A means to encourage learning in a wider context
Summary podcasts encourage learning of the wider themes and issues surrounding the module material. Particularly at final year level, the lecturer stressed that lectures should not be assumed to be stand-alone entities and that the mode of module assessment would reflect this holistic approach. Summary podcasts that link themes between lectures, literature and the media support this.
Future Work
In the future, the colleague is planning to get students involved in creating lecture summaries as podcasts by making the experience more active.

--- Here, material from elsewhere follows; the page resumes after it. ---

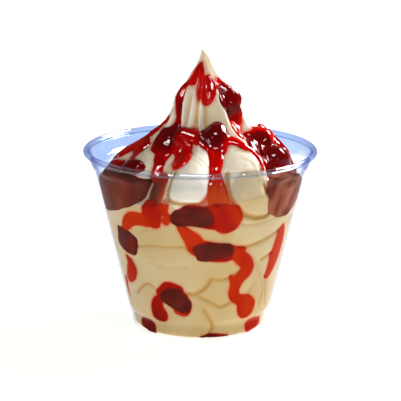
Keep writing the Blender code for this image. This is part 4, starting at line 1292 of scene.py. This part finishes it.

Experience in 2006/7 was limited to the use of podcasts to support a final year module. The lecturer’s learning experience was empirical and lessons have been learned that provide a springboard for future use. The intention in 2007/8 is to extend the use of podcasts to a larger first year cohort of students in a more strategic manner. Rather than produce podcasts on the fly during and immediately after individual lectures, the lectures and podcasts supporting material will be pre-planned in the summer of 2007 and a deductive evaluation process devised in tandem to assess student experiences. The module chosen at Kingston University is a first year module called ‘Understanding the Environment’, delivered to approximately 120 students.